Un tappo di acqua a testa, e se ne vuoi di più calci di fucile nelle clavicole. Il cibo si dà a chi è più debole. Tu sei forte, ancora, e ne hai di meno. La traversata nel deserto dura un tempo non calcolabile. Tu non sai leggere e scrivere, non hai calendari da sfogliare, probabilmente non li sai sfogliare, non sei bravo a fare di conto, noti solo l’avvicendarsi della canicola e del gelo. Un altro mare in vista, altri soldi da estrarre dalle calze, un altro tizio poco raccomandabile, un’altra barca, stavolta molto grande, un container buio in cui ficcarti assieme alle altre carni disperate. Settimane sul mare senza vedere il mare. Quando aprono e entra la luce, ti rendi conto di essere ancora vivo. Scendi, sei arrivato, ti dicono. È un Paese dell’Africa, diviso tra bande sanguinarie, gente che cammina per la strada con coltelli lunghi quanto un braccio, questo non te lo scorderai. Chi l’ha mai visto un coltello così?

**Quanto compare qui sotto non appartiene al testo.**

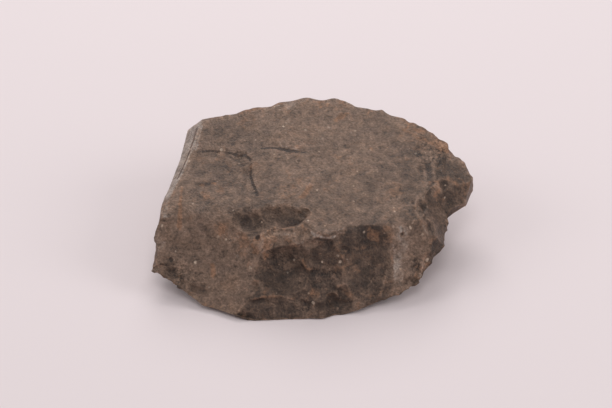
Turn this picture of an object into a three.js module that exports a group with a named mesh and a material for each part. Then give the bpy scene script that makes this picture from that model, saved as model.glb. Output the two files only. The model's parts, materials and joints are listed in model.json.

Arrivi a un villaggio. Nessuno ti chiede i documenti. Nessuna legge. Ti arrangi come puoi, dormendo di qua e di là. Trovi lavoro in un’officina, ti spezzi la schiena per tre mesi, e alla fine del terzo mese ti viene addirittura l’arroganza di chiedere di essere pagato. Non ti pagano. Te ne vai, poco dopo rimani coinvolto, per caso, in uno dei soliti scontri tra esercito più o meno regolare e banda sanguinaria. Fermi, arresti, morti e così via. Tu sei ancora vivo. Ti mettono in galera. Anche quello è un tempo non misurabile. Alla fine ne esci vivo, e decidi di tentare la sorte. Spendere tutto quello che ti è rimasto per farti sbattere su un barcone. Oltre il mare, dicono tutti, c’è l’Italia. Non sai niente dell’Italia. Né dell’Europa. Ma sai che lì c’è una vita tranquilla. La meta non è l’Italia, né l’Europa, ma la vita tranquilla. Ti imbarchi.